* Exercise objective *
Write the data out again in full, with no departure from the original.

* Dataset content *
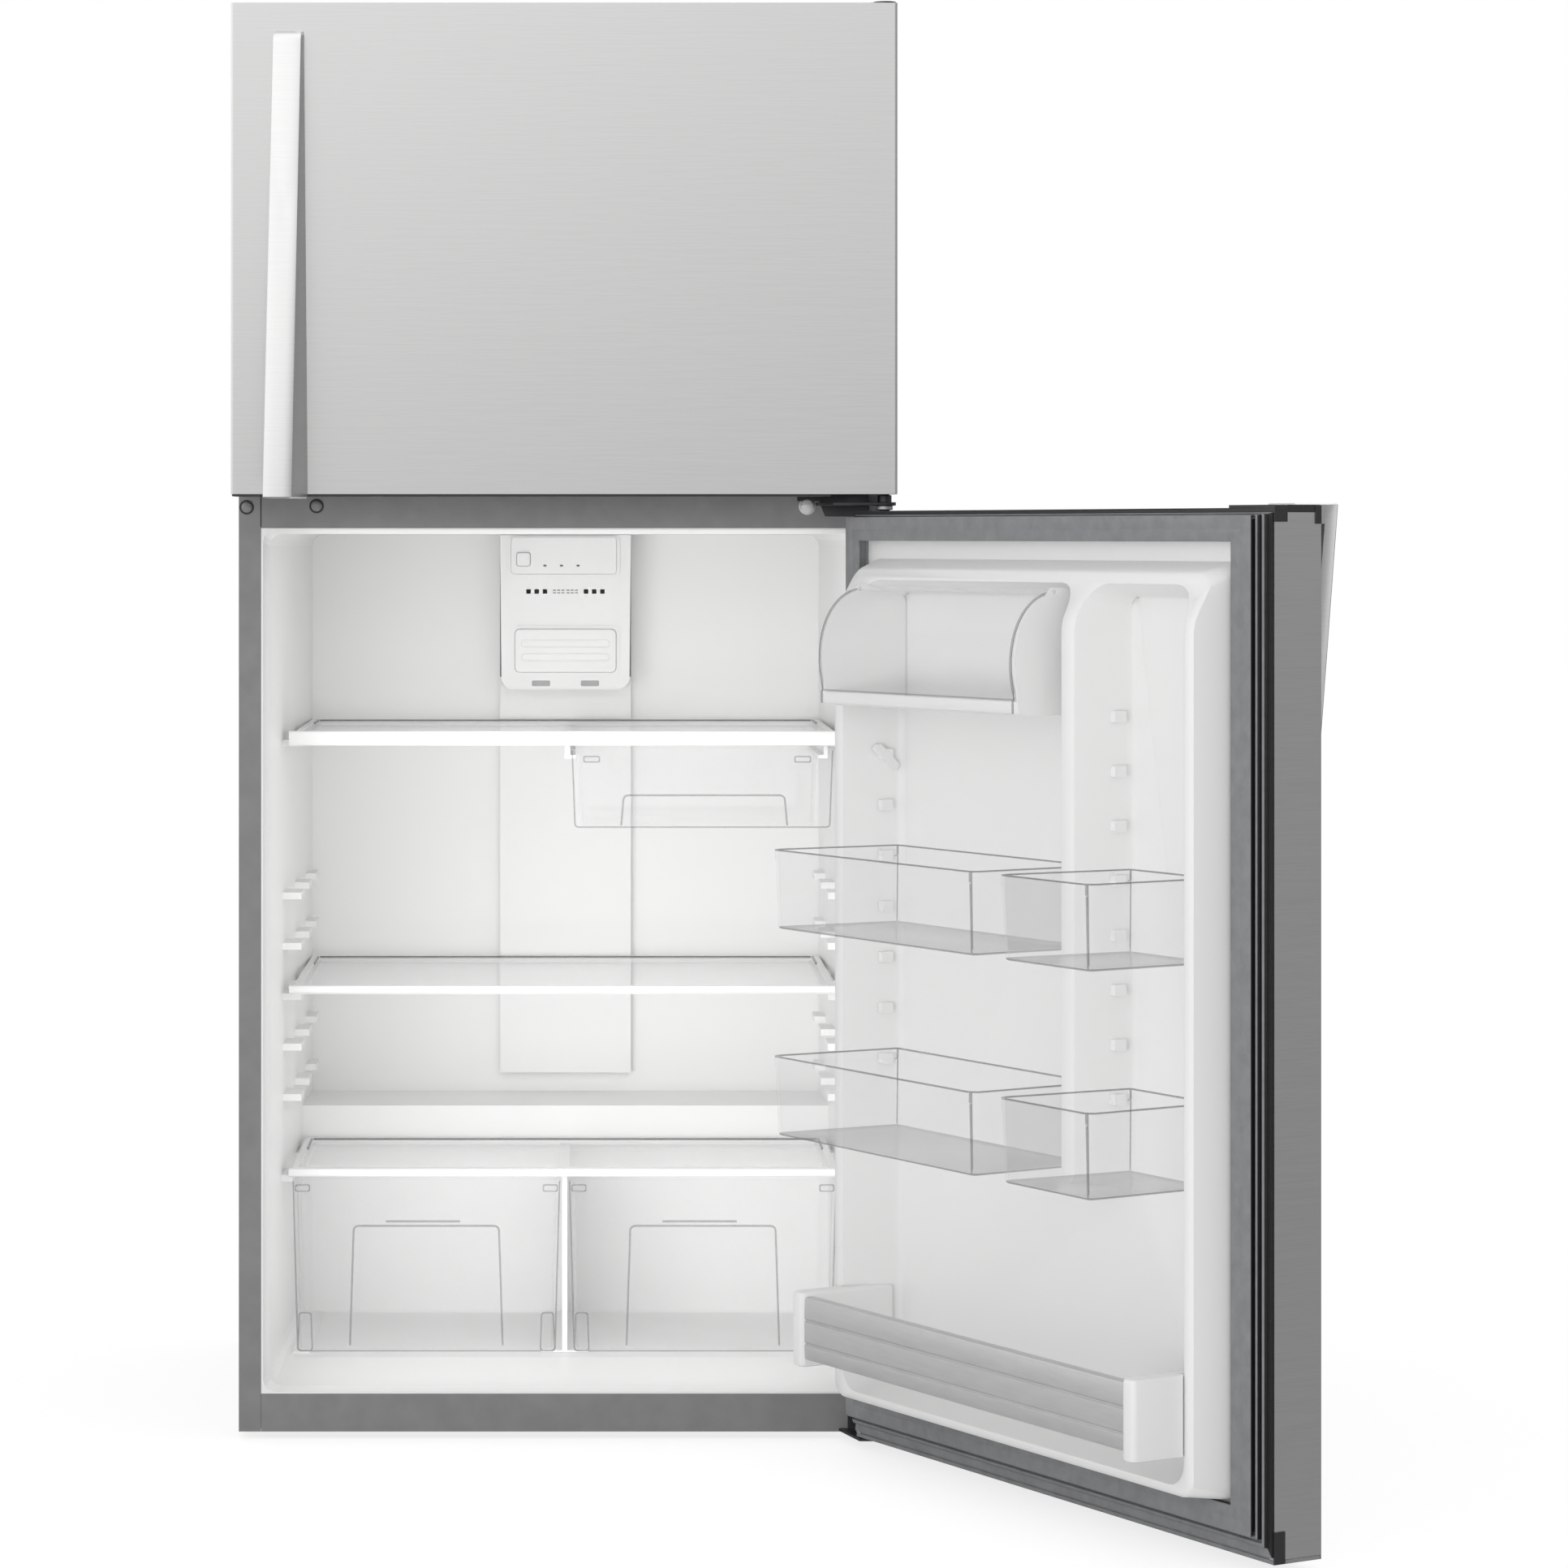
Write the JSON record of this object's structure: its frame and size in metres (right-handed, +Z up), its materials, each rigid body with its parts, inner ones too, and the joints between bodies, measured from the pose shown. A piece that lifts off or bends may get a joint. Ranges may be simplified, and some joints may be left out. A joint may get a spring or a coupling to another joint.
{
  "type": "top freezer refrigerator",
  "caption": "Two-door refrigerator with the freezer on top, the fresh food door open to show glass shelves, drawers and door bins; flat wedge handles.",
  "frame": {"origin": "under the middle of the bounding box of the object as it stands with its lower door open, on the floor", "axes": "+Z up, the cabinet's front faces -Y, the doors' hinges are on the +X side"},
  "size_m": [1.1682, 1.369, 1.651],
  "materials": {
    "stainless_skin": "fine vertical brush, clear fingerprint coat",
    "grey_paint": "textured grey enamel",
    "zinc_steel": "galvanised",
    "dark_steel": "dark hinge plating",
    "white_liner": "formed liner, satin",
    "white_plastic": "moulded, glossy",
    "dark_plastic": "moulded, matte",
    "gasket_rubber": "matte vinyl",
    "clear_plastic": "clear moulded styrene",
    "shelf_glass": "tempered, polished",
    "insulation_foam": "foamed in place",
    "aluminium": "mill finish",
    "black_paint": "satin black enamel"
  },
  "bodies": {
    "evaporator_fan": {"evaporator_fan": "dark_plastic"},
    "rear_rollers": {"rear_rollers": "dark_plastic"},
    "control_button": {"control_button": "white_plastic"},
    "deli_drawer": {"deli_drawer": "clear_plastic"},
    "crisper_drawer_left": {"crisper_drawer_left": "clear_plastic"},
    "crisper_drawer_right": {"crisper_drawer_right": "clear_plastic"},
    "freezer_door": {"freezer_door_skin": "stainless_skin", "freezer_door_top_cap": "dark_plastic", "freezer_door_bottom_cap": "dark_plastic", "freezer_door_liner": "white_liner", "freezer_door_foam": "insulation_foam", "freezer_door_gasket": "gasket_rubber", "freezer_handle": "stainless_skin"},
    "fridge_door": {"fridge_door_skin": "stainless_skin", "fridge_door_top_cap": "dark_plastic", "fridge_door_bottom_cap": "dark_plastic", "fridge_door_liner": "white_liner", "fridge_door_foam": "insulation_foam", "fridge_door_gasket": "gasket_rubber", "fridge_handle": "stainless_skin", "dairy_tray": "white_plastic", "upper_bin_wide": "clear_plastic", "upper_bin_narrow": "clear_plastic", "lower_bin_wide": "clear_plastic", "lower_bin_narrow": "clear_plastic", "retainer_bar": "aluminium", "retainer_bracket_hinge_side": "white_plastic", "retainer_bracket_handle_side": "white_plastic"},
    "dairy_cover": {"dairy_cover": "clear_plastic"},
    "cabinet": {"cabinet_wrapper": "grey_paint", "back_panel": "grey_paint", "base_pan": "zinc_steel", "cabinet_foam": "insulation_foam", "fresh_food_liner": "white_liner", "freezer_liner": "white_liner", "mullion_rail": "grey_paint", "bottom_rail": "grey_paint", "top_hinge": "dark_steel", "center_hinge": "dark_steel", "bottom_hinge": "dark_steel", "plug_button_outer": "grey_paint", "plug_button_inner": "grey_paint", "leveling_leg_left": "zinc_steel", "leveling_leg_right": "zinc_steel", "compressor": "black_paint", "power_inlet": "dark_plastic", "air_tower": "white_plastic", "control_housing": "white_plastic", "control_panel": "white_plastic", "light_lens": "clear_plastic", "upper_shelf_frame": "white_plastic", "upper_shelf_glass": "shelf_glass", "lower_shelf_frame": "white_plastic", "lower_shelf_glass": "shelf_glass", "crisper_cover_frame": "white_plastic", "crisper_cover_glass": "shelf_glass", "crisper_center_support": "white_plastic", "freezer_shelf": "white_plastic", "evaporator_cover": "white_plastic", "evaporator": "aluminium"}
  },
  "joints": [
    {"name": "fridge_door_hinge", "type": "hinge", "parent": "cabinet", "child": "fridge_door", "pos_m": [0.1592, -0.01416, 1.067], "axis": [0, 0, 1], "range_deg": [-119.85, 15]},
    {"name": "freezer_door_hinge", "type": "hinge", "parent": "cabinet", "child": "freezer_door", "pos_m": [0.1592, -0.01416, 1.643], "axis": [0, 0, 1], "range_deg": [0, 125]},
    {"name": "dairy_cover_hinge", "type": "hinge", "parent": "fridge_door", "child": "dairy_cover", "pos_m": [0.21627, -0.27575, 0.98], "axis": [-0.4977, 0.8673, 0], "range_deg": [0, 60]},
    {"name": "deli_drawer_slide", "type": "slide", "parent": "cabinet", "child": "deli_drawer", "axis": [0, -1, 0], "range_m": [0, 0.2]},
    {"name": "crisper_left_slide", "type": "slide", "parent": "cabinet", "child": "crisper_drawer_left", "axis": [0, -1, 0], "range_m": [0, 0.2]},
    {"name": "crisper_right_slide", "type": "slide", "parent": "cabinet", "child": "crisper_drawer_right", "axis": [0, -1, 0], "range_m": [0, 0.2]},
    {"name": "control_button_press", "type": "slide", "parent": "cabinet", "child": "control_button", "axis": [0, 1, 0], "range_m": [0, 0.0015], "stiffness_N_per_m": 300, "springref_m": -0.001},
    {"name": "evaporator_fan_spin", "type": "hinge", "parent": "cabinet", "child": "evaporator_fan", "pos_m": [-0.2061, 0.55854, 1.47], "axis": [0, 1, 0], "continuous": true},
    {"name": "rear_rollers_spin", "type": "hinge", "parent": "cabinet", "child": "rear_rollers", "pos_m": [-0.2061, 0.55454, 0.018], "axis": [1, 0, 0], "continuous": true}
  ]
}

* Result below *
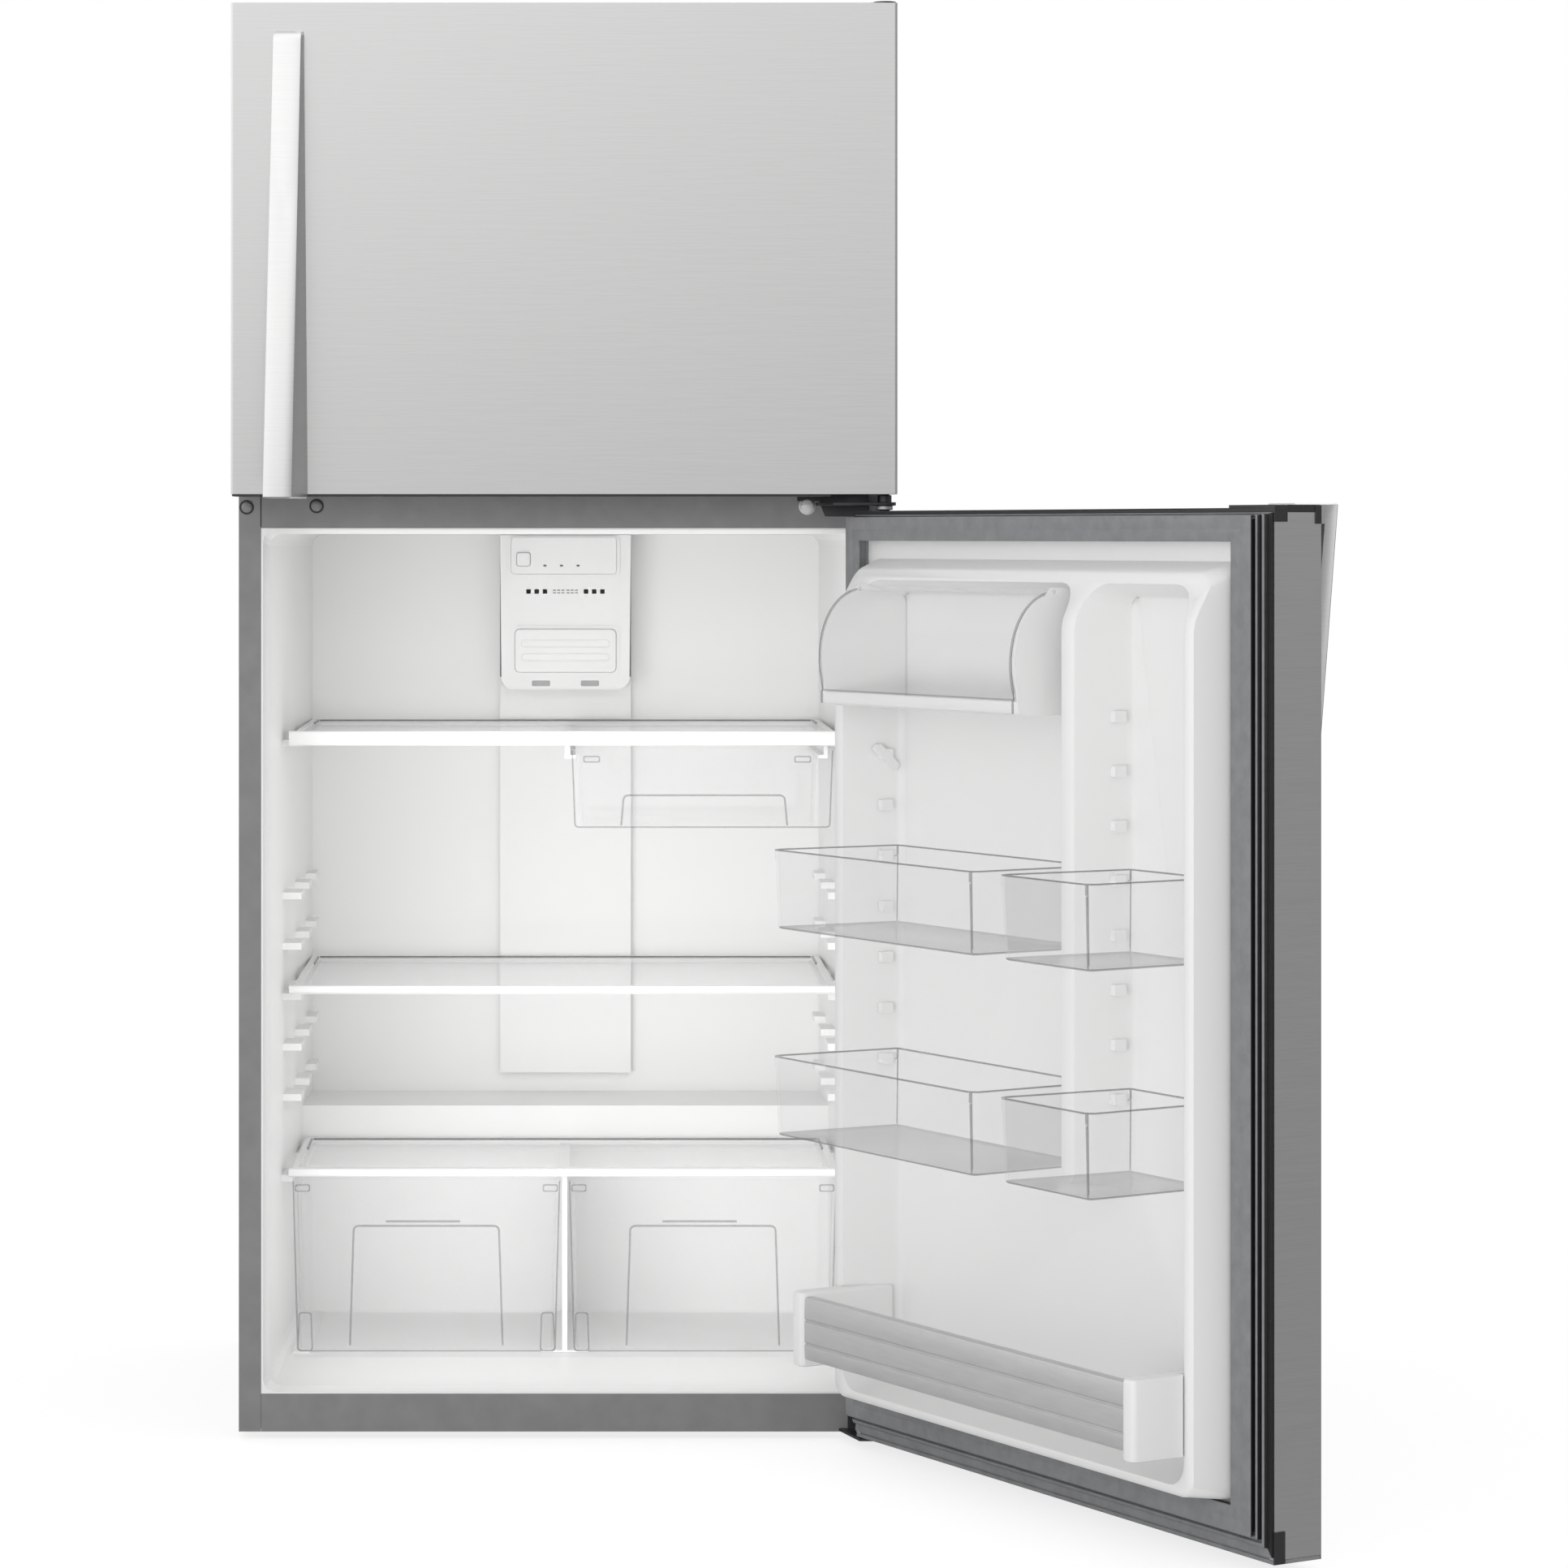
Write the JSON record of this object's structure: its frame and size in metres (right-handed, +Z up), its materials, each rigid body with its parts, inner ones too, and the joints between bodies, measured from the pose shown. A piece that lifts off or bends may get a joint. Ranges may be simplified, and some joints may be left out. A joint may get a spring or a coupling to another joint.
{
  "type": "top freezer refrigerator",
  "caption": "Two-door refrigerator with the freezer on top, the fresh food door open to show glass shelves, drawers and door bins; flat wedge handles.",
  "frame": {"origin": "under the middle of the bounding box of the object as it stands with its lower door open, on the floor", "axes": "+Z up, the cabinet's front faces -Y, the doors' hinges are on the +X side"},
  "size_m": [1.1682, 1.369, 1.651],
  "materials": {
    "stainless_skin": "fine vertical brush, clear fingerprint coat",
    "grey_paint": "textured grey enamel",
    "zinc_steel": "galvanised",
    "dark_steel": "dark hinge plating",
    "white_liner": "formed liner, satin",
    "white_plastic": "moulded, glossy",
    "dark_plastic": "moulded, matte",
    "gasket_rubber": "matte vinyl",
    "clear_plastic": "clear moulded styrene",
    "shelf_glass": "tempered, polished",
    "insulation_foam": "foamed in place",
    "aluminium": "mill finish",
    "black_paint": "satin black enamel"
  },
  "bodies": {
    "evaporator_fan": {"evaporator_fan": "dark_plastic"},
    "rear_rollers": {"rear_rollers": "dark_plastic"},
    "control_button": {"control_button": "white_plastic"},
    "deli_drawer": {"deli_drawer": "clear_plastic"},
    "crisper_drawer_left": {"crisper_drawer_left": "clear_plastic"},
    "crisper_drawer_right": {"crisper_drawer_right": "clear_plastic"},
    "freezer_door": {"freezer_door_skin": "stainless_skin", "freezer_door_top_cap": "dark_plastic", "freezer_door_bottom_cap": "dark_plastic", "freezer_door_liner": "white_liner", "freezer_door_foam": "insulation_foam", "freezer_door_gasket": "gasket_rubber", "freezer_handle": "stainless_skin"},
    "fridge_door": {"fridge_door_skin": "stainless_skin", "fridge_door_top_cap": "dark_plastic", "fridge_door_bottom_cap": "dark_plastic", "fridge_door_liner": "white_liner", "fridge_door_foam": "insulation_foam", "fridge_door_gasket": "gasket_rubber", "fridge_handle": "stainless_skin", "dairy_tray": "white_plastic", "upper_bin_wide": "clear_plastic", "upper_bin_narrow": "clear_plastic", "lower_bin_wide": "clear_plastic", "lower_bin_narrow": "clear_plastic", "retainer_bar": "aluminium", "retainer_bracket_hinge_side": "white_plastic", "retainer_bracket_handle_side": "white_plastic"},
    "dairy_cover": {"dairy_cover": "clear_plastic"},
    "cabinet": {"cabinet_wrapper": "grey_paint", "back_panel": "grey_paint", "base_pan": "zinc_steel", "cabinet_foam": "insulation_foam", "fresh_food_liner": "white_liner", "freezer_liner": "white_liner", "mullion_rail": "grey_paint", "bottom_rail": "grey_paint", "top_hinge": "dark_steel", "center_hinge": "dark_steel", "bottom_hinge": "dark_steel", "plug_button_outer": "grey_paint", "plug_button_inner": "grey_paint", "leveling_leg_left": "zinc_steel", "leveling_leg_right": "zinc_steel", "compressor": "black_paint", "power_inlet": "dark_plastic", "air_tower": "white_plastic", "control_housing": "white_plastic", "control_panel": "white_plastic", "light_lens": "clear_plastic", "upper_shelf_frame": "white_plastic", "upper_shelf_glass": "shelf_glass", "lower_shelf_frame": "white_plastic", "lower_shelf_glass": "shelf_glass", "crisper_cover_frame": "white_plastic", "crisper_cover_glass": "shelf_glass", "crisper_center_support": "white_plastic", "freezer_shelf": "white_plastic", "evaporator_cover": "white_plastic", "evaporator": "aluminium"}
  },
  "joints": [
    {"name": "fridge_door_hinge", "type": "hinge", "parent": "cabinet", "child": "fridge_door", "pos_m": [0.1592, -0.01416, 1.067], "axis": [0, 0, 1], "range_deg": [-119.85, 15]},
    {"name": "freezer_door_hinge", "type": "hinge", "parent": "cabinet", "child": "freezer_door", "pos_m": [0.1592, -0.01416, 1.643], "axis": [0, 0, 1], "range_deg": [0, 125]},
    {"name": "dairy_cover_hinge", "type": "hinge", "parent": "fridge_door", "child": "dairy_cover", "pos_m": [0.21627, -0.27575, 0.98], "axis": [-0.4977, 0.8673, 0], "range_deg": [0, 60]},
    {"name": "deli_drawer_slide", "type": "slide", "parent": "cabinet", "child": "deli_drawer", "axis": [0, -1, 0], "range_m": [0, 0.2]},
    {"name": "crisper_left_slide", "type": "slide", "parent": "cabinet", "child": "crisper_drawer_left", "axis": [0, -1, 0], "range_m": [0, 0.2]},
    {"name": "crisper_right_slide", "type": "slide", "parent": "cabinet", "child": "crisper_drawer_right", "axis": [0, -1, 0], "range_m": [0, 0.2]},
    {"name": "control_button_press", "type": "slide", "parent": "cabinet", "child": "control_button", "axis": [0, 1, 0], "range_m": [0, 0.0015], "stiffness_N_per_m": 300, "springref_m": -0.001},
    {"name": "evaporator_fan_spin", "type": "hinge", "parent": "cabinet", "child": "evaporator_fan", "pos_m": [-0.2061, 0.55854, 1.47], "axis": [0, 1, 0], "continuous": true},
    {"name": "rear_rollers_spin", "type": "hinge", "parent": "cabinet", "child": "rear_rollers", "pos_m": [-0.2061, 0.55454, 0.018], "axis": [1, 0, 0], "continuous": true}
  ]
}